Disgrace Jack Rodwell was once more affectionately known as a bright prospect before his career slumped into the lows of League One football.
Former Everton man Jack Rodwell was a prodigy once upon a time; one of the most talented players the club had seen, introduced into the squad by a man who had overseen one of the most dominant periods in recent years at Goodison Park, David Moyes.
But this all came crashing down when he made a premature £12 million move to Manchester City.
“Man City are a massive club, the league champions, so it’s a once-in-a-lifetime opportunity. It’s a dream come true,” Rodwell told the official club site (via BBC Sport).
“It will be an amazing experience to make my debut in front of them [Manchester City supporters] if I am selected to play next weekend,
“Obviously I knew the squad is immense with talent here, but I believe in my ability. I’ve just got to work my way into the manager’s plans and hopefully things will go well.”
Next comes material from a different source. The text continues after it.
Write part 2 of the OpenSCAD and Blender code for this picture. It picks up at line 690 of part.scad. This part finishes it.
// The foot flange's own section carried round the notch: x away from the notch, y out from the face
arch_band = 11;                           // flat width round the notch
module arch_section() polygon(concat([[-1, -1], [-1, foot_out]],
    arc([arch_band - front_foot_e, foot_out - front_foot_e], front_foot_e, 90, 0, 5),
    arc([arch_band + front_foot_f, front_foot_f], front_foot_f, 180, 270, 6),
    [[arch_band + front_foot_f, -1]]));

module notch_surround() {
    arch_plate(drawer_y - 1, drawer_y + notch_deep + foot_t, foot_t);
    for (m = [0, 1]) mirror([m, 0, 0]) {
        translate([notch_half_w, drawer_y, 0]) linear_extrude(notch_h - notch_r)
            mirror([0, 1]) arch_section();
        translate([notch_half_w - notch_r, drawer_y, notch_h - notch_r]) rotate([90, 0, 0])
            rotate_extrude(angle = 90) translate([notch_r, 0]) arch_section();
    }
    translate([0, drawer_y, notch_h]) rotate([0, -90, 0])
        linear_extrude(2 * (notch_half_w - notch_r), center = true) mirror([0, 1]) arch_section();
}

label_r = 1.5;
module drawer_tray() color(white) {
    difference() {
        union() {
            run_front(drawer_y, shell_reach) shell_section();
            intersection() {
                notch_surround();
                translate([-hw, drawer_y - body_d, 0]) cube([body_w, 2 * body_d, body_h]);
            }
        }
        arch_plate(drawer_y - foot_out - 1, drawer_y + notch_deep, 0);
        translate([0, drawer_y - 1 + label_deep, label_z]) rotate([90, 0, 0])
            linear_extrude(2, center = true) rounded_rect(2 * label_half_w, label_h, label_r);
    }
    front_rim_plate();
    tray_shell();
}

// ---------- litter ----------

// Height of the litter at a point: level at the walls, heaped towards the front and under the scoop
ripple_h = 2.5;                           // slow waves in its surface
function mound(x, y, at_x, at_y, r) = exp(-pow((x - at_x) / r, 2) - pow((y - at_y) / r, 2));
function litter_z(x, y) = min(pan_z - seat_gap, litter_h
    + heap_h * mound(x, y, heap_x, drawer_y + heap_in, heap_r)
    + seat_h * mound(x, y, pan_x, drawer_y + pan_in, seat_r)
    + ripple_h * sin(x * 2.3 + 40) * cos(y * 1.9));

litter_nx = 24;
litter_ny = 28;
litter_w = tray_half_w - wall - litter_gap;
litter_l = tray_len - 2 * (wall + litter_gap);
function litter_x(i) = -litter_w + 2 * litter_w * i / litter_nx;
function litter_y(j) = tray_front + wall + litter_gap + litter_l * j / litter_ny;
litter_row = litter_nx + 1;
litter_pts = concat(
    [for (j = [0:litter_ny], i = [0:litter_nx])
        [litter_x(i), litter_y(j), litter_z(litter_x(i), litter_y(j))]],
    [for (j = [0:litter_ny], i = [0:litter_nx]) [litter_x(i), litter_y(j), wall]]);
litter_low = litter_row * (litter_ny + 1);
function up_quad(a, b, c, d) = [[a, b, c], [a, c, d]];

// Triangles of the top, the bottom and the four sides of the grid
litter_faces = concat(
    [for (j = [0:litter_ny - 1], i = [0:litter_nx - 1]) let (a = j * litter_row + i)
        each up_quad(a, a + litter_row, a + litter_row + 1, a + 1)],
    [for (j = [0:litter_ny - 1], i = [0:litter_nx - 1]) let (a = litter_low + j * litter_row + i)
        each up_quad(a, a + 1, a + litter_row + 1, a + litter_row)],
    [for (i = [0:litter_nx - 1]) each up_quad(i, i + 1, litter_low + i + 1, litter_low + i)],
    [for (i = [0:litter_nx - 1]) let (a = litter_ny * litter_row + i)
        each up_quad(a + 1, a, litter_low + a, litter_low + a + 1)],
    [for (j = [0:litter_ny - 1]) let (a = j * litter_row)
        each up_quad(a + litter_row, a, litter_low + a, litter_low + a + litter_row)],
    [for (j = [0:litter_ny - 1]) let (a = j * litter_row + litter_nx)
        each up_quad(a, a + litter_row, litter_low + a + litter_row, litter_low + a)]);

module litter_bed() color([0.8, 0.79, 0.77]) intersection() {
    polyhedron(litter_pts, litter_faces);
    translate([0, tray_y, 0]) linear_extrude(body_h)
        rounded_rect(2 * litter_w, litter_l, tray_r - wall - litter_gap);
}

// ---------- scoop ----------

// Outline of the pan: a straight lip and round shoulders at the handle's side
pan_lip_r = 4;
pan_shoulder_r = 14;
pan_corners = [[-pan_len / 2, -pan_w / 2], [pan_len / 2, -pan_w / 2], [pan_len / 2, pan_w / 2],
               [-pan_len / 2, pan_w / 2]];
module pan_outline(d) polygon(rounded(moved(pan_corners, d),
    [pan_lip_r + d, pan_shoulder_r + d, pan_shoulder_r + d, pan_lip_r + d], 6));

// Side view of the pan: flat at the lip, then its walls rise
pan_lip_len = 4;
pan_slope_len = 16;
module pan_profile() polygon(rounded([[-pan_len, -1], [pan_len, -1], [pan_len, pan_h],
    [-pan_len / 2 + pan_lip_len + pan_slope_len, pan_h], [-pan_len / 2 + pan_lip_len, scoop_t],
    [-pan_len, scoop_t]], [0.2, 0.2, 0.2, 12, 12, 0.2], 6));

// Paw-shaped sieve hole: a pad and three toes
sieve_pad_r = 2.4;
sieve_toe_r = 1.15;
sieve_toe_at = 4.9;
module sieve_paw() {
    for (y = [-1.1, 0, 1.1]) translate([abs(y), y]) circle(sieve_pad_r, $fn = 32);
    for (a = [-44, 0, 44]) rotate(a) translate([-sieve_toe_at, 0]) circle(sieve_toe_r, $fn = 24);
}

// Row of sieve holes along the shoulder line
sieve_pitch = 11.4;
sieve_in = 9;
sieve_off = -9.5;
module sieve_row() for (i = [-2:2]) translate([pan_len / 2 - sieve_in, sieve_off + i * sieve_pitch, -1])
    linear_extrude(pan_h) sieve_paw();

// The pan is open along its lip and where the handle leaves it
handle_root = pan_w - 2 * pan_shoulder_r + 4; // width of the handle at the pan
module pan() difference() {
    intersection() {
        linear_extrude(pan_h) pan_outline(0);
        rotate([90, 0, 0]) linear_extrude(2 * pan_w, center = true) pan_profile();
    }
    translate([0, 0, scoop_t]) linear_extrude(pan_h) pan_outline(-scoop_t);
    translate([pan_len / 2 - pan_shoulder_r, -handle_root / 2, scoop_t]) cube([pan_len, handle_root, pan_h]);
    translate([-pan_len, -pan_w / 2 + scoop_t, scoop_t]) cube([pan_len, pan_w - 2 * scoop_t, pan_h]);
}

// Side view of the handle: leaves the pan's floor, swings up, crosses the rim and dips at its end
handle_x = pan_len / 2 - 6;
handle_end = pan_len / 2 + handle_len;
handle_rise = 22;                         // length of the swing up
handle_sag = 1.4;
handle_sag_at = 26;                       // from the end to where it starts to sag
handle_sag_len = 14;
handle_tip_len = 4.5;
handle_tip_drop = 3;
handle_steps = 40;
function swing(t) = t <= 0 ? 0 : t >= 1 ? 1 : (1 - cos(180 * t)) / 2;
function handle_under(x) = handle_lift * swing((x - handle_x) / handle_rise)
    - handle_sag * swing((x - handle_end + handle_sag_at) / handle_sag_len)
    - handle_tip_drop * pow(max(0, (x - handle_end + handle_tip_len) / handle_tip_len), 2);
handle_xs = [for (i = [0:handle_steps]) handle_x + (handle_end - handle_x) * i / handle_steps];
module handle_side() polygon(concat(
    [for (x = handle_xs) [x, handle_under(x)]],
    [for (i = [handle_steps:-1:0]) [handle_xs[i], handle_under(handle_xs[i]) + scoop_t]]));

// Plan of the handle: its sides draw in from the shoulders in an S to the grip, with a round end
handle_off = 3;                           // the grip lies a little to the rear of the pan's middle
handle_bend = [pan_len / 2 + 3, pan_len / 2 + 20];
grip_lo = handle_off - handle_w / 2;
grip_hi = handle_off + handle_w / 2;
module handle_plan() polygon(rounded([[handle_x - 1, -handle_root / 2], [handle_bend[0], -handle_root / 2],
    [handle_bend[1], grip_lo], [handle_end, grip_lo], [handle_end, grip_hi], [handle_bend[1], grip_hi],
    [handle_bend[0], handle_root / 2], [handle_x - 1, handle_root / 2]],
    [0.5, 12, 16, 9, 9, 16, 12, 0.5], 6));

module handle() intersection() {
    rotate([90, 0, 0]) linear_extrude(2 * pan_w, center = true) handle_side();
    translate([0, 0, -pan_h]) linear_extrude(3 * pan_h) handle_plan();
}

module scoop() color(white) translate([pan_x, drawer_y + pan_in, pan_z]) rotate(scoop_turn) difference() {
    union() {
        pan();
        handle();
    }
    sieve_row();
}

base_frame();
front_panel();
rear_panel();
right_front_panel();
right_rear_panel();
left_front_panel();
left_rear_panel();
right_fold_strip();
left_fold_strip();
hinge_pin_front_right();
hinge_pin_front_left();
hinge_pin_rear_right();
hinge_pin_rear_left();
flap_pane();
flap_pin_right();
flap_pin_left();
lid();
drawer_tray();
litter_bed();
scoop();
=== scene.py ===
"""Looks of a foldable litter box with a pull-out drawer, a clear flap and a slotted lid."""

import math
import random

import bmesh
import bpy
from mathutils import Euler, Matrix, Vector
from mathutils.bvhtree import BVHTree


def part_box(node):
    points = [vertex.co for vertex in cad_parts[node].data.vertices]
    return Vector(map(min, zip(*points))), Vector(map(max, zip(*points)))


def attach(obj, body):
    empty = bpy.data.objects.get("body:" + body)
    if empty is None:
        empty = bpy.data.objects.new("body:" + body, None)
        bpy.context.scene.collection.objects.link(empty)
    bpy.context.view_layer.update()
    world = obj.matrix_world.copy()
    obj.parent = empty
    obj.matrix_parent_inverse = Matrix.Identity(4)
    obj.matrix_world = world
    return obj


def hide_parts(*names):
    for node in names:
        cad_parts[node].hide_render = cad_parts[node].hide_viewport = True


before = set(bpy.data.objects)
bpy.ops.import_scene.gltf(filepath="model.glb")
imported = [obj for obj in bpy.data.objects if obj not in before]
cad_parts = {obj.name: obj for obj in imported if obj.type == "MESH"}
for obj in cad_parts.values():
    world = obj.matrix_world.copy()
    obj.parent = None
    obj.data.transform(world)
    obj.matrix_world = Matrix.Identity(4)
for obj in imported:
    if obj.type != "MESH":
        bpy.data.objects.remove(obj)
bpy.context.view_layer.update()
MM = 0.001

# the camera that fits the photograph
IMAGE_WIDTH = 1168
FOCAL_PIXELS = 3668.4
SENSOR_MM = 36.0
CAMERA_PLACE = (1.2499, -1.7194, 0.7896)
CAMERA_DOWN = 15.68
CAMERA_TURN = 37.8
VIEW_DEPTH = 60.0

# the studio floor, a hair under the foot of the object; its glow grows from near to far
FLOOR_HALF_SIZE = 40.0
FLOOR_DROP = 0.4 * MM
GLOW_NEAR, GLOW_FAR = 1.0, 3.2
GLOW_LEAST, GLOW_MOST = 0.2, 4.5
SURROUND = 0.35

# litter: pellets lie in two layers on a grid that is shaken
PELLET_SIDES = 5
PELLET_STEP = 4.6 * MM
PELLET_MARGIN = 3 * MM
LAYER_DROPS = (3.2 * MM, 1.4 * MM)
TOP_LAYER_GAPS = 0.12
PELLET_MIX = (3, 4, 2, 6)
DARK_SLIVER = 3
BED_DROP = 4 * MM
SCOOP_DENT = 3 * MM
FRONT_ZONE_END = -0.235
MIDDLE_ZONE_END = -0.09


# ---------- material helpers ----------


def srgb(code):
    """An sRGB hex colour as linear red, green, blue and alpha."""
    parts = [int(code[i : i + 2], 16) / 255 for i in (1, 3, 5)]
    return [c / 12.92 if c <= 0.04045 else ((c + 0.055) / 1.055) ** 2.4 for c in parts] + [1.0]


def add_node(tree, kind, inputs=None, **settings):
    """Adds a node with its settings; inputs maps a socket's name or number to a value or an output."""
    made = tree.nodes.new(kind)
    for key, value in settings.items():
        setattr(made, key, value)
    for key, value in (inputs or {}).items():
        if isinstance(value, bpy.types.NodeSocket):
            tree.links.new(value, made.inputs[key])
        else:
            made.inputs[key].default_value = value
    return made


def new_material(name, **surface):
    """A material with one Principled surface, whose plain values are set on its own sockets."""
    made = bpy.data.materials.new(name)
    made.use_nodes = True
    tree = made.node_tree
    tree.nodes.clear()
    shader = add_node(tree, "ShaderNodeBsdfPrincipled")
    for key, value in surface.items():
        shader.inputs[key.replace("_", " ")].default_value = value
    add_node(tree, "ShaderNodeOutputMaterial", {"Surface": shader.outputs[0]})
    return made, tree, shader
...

And he was right: the squad was “immense with talent” – so much so that he was reduced to a measly 26 appearances over the period of two seasons.
His attitude had all but turned by the time he transferred away from Manchester; the positivity and arrogance had gone; the quality had disappeared, and apparently so had his willingness to play.
“I would weigh up your options and ask yourself if you want to be playing regularly,” Rodwell said upon joining Sunderland in a £10 million deal (BBC Sport).
“The first thing I’d ask is, ‘how good are you?’ You just never know – you could go there, do really well and be winning league titles and everything.
“But just because you’re English and young, it doesn’t mean you’re not going to play for Manchester City.”
So, did things improve at the Stadium of Light? No.
Admittedly he accumulated far more minutes for the Black Cats than he did for City, but that was never going to be hard.
Rodwell arrived during one of the most impulsive and poorly judged transfer periods known to modern football – with fringe players flying from far and wide, matching that of the recent mass movement to the Chinese Super League.
And really this is why he experienced his descent to villain status. Despite Sunderland dropping down into the third tier, Rodwell refused to cancel his contract and insisted on staying on a mammoth £43,000-a-week deal. Crippling numbers.
His disgraceful antics, which barely warrant mention, are well-documented by Netflix in their documentary Sunderland ‘Til I Die. Give it a watch.
Rodwell has since cancelled his contract and is now playing his football for mid-table Blackburn in the Championship.